Catalytic systems based on nickel complexes are promising alternatives to the titanium alcoholate/triethylaluminum composition which is used in the only industrial process of ethylene dimerization to 1-butene—the “AlphaButol” (Axens-SABIC) [5,7,145,146]. Advantages of the majority of considered nickel-based systems over the latter are higher activity, the absence of polymers in products, as well as lower energy costs of dimerization process due to the use of lower temperature (25–30 °C vs. 50–60 °C) and ethylene pressure (10–20 bar vs. 30 bar) [146].

As follows from the review, the most elaborated nickel pre-catalysts for ethylene dimerization are single-center asymmetric complexes of Ni^II with tridentate ligands containing two or three nitrogen atoms in the conjugated system. Among these systems, there are certain examples which combine outstanding activity and high selectivity towards butenes/1-butene (for example, dichloride Ni^II complex bearing 2-(benzimidazol-2-yl)-1,10-phenanthroline ligand, with TOF = 453 × 10³ h⁻¹, S(ΣC₄H₈) = 90%, S(1-C₄H₈) = 73%) [38].
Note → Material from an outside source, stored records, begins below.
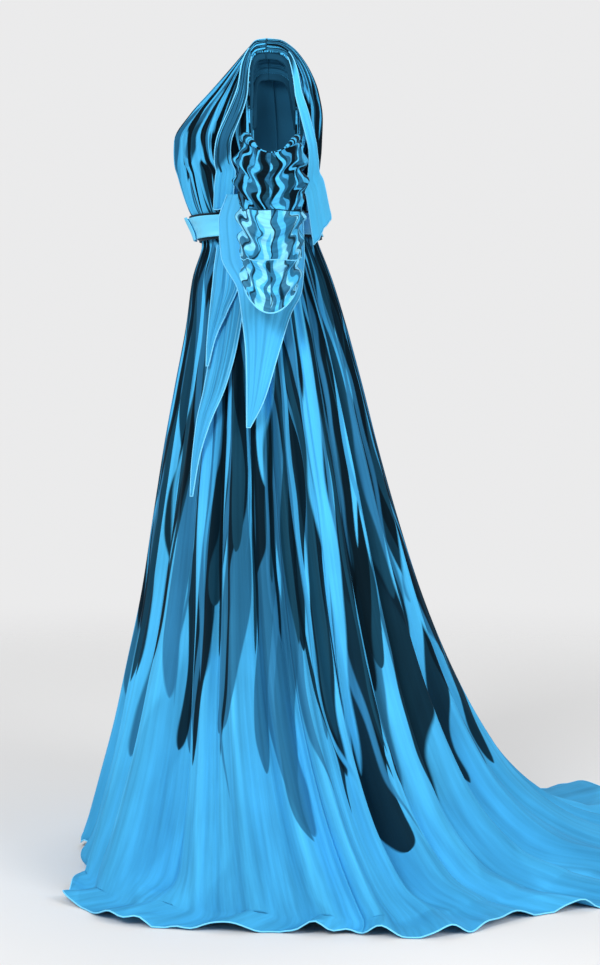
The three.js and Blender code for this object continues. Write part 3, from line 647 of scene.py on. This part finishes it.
def lining_point(u, v):
    turn = 360 * u - 180
    along = LINING_TOP + (LINING_END - LINING_TOP) * v
    inwards = -fold_depth(along) - LINING_CLEAR
    point = skirt_base(turn, along) + skirt_frame(turn, along)[0] * inwards[..., None]
    point[..., 2] = read_table(SKIRT, along)["height"]
    return point


lining_finish = cloth_finish("plain_lining", (0.03, 0.15, 0.3), 0.6, 0.2, 0.2)
lining = lay_cloth("lining_cloth", lining_point, 96, 16, closed=True)
finish_cloth(lining, CLOTH_WALL, lining_finish, lining_finish, "plain_lining", "skirt_lining")


# ------------------------------
# Front overlays: pointed handkerchief panels of the same chiffon, hung in pairs from the waist
# over the front of the skirt, a long one below and a short one on top, with rolled hems.
HANDS = ((1, "left"), (-1, "right"))
EDGE_STEPS = 60
LONG_DRAPE = {
    "down": (0, 0.25, 0.45, 0.62, 0.78, 0.9, 1),
    "along": (0.075, 0.165, 0.227, 0.273, 0.307, 0.343, 0.373),
    "first": (50, 54, 54.5, 53, 50.5, 50, 51),
    "last": (77, 76, 72, 66, 59, 54, 52.4),
    "proud": (9, 13, 16, 18, 20, 21, 22),
}
SHORT_DRAPE = {
    "down": (0, 0.3, 0.55, 0.8, 1),
    "along": (0.075, 0.152, 0.187, 0.22, 0.25),
    "first": (51, 54, 54, 54.5, 56),
    "last": (74, 73, 66.5, 60, 57.5),
    "proud": (15, 20, 23, 26, 28),
}
OVERLAYS = (
    # name, table, cut, area
    ("long", LONG_DRAPE, (0.1, 0.45), 0.0225), ("short", SHORT_DRAPE, (0.078, 0.22), 0.009),
)
OVERLAY_STREAKS = [
    (DEEP_SKY, 0.9, 5, 3, 0.42, (-0.6, 0.5), (0.9, 0.5), (0.3, 3), 3, 0.12),
    (TEAL, 0.3, 6, 4, 0.3, (-0.6, 0.5), (0.8, 0.5), (0.3, 3), 2, 0.14),
    (PALE_SKY, 0.5, 9, 5, 0.16, (-0.2, 0.5), (0.9, 0.4), (0.3, 3), 2, 0.1),
]


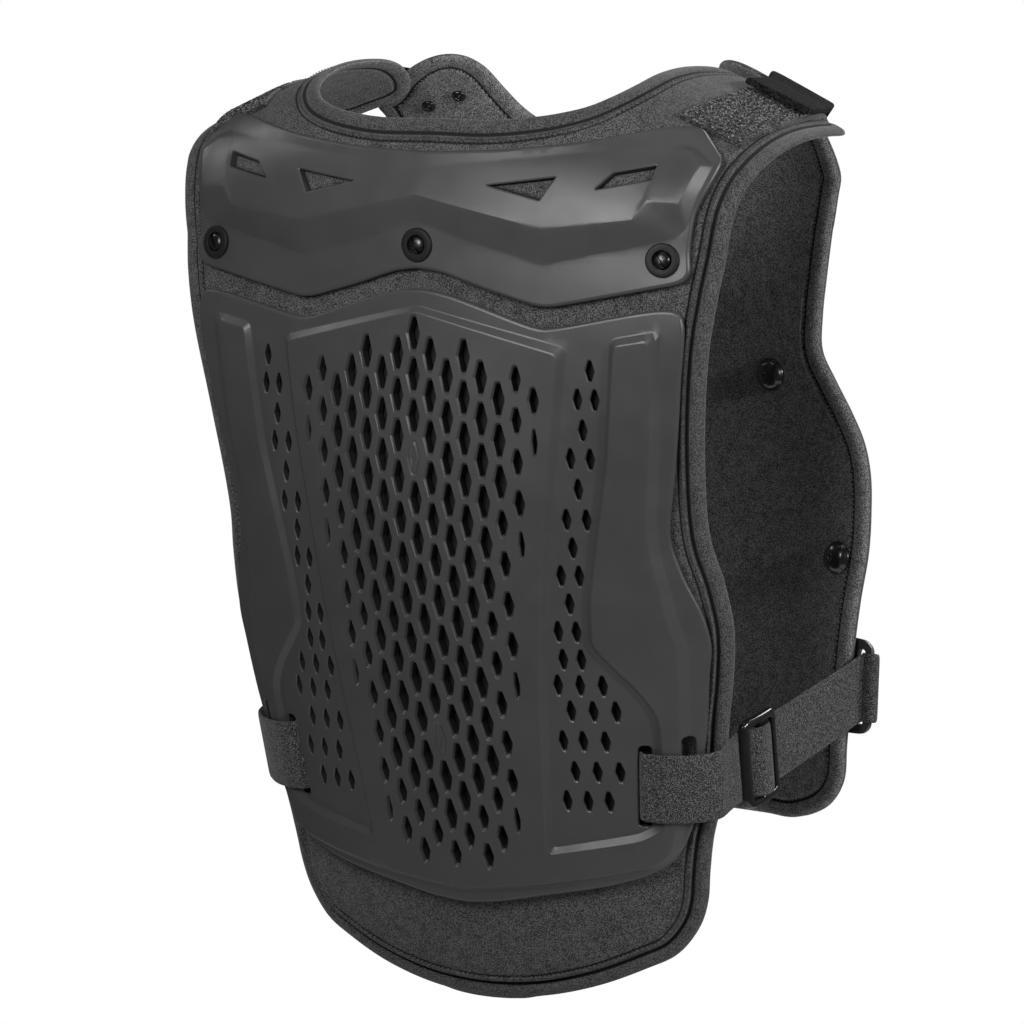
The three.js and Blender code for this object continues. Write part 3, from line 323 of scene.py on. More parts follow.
def through(points, step, closed=True):
    """A smooth line through a few points, with a new point at each step of length."""
    points = np.asarray(points, float)
    count = len(points)
    line = []
    for i in range(count if closed else count - 1):
        wanted = [i - 1, i, i + 1, i + 2]
        four = [points[k % count] if closed else points[min(max(k, 0), count - 1)] for k in wanted]
        gaps = [max(np.linalg.norm(four[k + 1] - four[k]), 1e-6) ** 0.5 for k in range(3)]
        here = (four[1] - four[0]) / gaps[0] - (four[2] - four[0]) / (gaps[0] + gaps[1])
        leave = gaps[1] * (here + (four[2] - four[1]) / gaps[1])
        there = (four[2] - four[1]) / gaps[1] - (four[3] - four[1]) / (gaps[1] + gaps[2])
        arrive = gaps[1] * (there + (four[3] - four[2]) / gaps[2])
        pieces = max(int(np.ceil(np.linalg.norm(four[2] - four[1]) / step)), 1)
        for t in np.arange(pieces) / pieces:
            a, b = 2 * t**3 - 3 * t**2 + 1, t**3 - 2 * t**2 + t
            line.append(a * four[1] + b * leave + (1 - a) * four[2] + (t**3 - t**2) * arrive)
    if not closed:
        line.append(points[-1])
    return np.array(line)


def rounded(points, radius, step):
    """A loop with its corners rounded and its edges cut into steps."""
    points = np.asarray(points, float)
    line = []
    for before, here, after in zip(np.roll(points, 1, 0), points, np.roll(points, -1, 0)):
        back, ahead = before - here, after - here
        reach = min(radius, np.linalg.norm(back) * 0.48, np.linalg.norm(ahead) * 0.48)
        start, end = here + unit(back) * reach, here + unit(ahead) * reach
        if line:
            pieces = max(int(np.linalg.norm(start - line[-1]) / step), 1)
            line.extend(line[-1] + (start - line[-1]) * k / pieces for k in range(1, pieces))
        turn = np.arccos(np.clip(np.dot(unit(back), unit(ahead)), -1, 1))
        line.extend(corner(start, here, end, max(int((np.pi - turn) / BEND), 1) + 1))
    pieces = max(int(np.linalg.norm(line[0] - line[-1]) / step), 1)
    line.extend(line[-1] + (line[0] - line[-1]) * k / pieces for k in range(1, pieces))
    return np.array(line)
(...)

Taking into account, that the most effective systems are based on cationic nickel complexes, the catalytic properties are largely determined by the co-catalyst used. At the same time, a significant amount of the expensive organoaluminum co-catalyst is used to activate the reviewed pre-catalysts. The typical Al/Ni ratio is 200–1000. Therefore, the reduction of the Al/Ni ratio without negative impact on the catalytic activity and selectivity, as well as search and development of alternative activators and/or new methods of metal complexes activation, including methods of in situ generation of catalytically active species are important areas of the further research in the field of homogenous ethylene oligomerization/dimerization.

It was shown that the chemical nature of the solvent and the introduction of an auxiliary ligand have a significant effect on the catalytic properties and stability of the active species. Thus, the optimization of the oligomerization process conditions is crucial for the development of effective catalytic systems.